Hal itu disampaikan saat membuka “Rapat Koordinasi Pembahasan Legalitas Perkawinan” yang diselenggarakan oleh Kedeputian Bidang Koordinasi Peningkatan Kualitas Anak, Perempuan, dan Pemuda di Ruang Rapat Lt. 13 Kemenko PMK, pada Rabu (16/8).

Lisa menambahkan, persoalan ini harus diperhatikan dengan serius oleh pihak-pihak terkait agar yang bersangkutan dan anak yang dilahirkan dapat terpenuhi hak-haknya sebagai warga negara. 

“Ditemuinya banyak pernikahan anak dan siri terjadi karena dianggap untuk menghindari perzinahan, atau poligami. Ini fenomena yang masih sering ditemui dan perlu dipikirkan mekanisme pendataannya agar hak anak terlindungi,” ujar Lisa.

Sementara itu, Australia Indonesia Partnership for Justice  menyatakan terdapat 400.000 kasus anak dan remaja menikah setiap tahunnya di Indonesia dan hanya 65.000 kasus dispensasi kawin yang diajukan ke pengadilan. Hal ini menandakan bahwa masih terdapat lebih dari 330.000 perkawinan anak dan remaja setiap tahunnya yang tidak dapat dicatatkan oleh Kantor Urusan Agama atau Pencatatan Sipil karena tidak melalui pengadilan.
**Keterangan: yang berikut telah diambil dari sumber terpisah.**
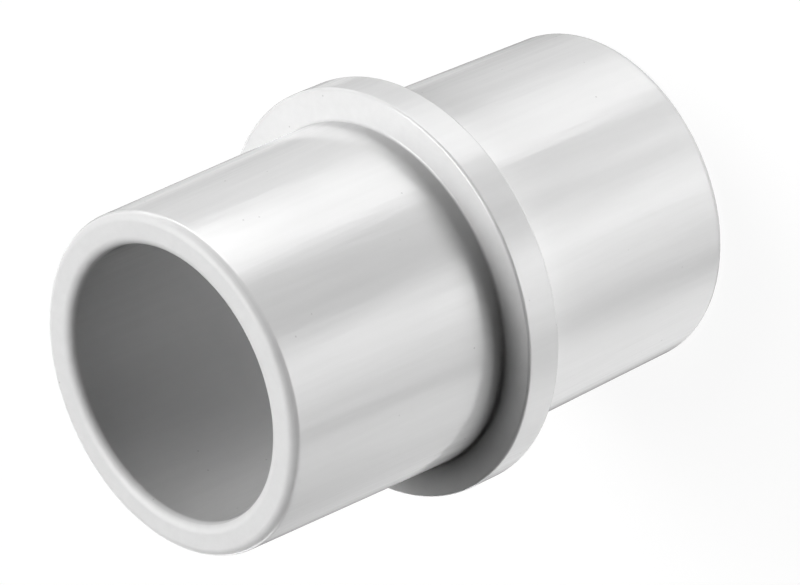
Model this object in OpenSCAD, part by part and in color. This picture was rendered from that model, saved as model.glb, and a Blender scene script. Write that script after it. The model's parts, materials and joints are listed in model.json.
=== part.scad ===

Sebelumnya, sejak adanya revisi Undang-Undang Nomor 16 Tahun 2019 yang mengatur pendewasaan usia perkawinan, kasus dispensasi kawin melonjak drastis dari 23.386 di tahun 2019 menjadi 64.487 pada tahun 2020. Namun begitu, terdapat tren penurunan dari tahun 2020 hingga 2022. Melalui data kasus tersebut, diketahui dalam rentang waktu 2018-2022, kasus perkawinan anak lebih banyak menyasar pada pihak perempuan.

“Ini karena belum optimalnya layanan bagi anak yang terlanjur atau terpaksa dinikahkan, termasuk diantaranya sistem data dan informasi baik di level kementerian atau lembaga maupun di desa,” ujarnya.

Lisa menyampaikan, terdapat sejumlah dampak negatif dari perkawinan yang tidak tercatat, antara lain ketidakpastian hukum, hak dan perlindungan yang terbatas, status anak yang tidak terlindungi, diskriminasi dan stigma sosial, hingga kerentanan terhadap tindak pidana penipuan, dan sebagainya. 

Asisten Deputi Ketahanan dan Kesejahteraan Keluarga Mustikorini Indrijatiningrum saat memandu jalannya diskusi juga menyampaikan, rapat koordinasi ini diharapkan dapat mengidentifikasi permasalahan dan hambatan dalam pencatatan perkawinan, serta menjaring masukan sebagai upaya untuk mengintegrasikan sistem informasi perkawinan.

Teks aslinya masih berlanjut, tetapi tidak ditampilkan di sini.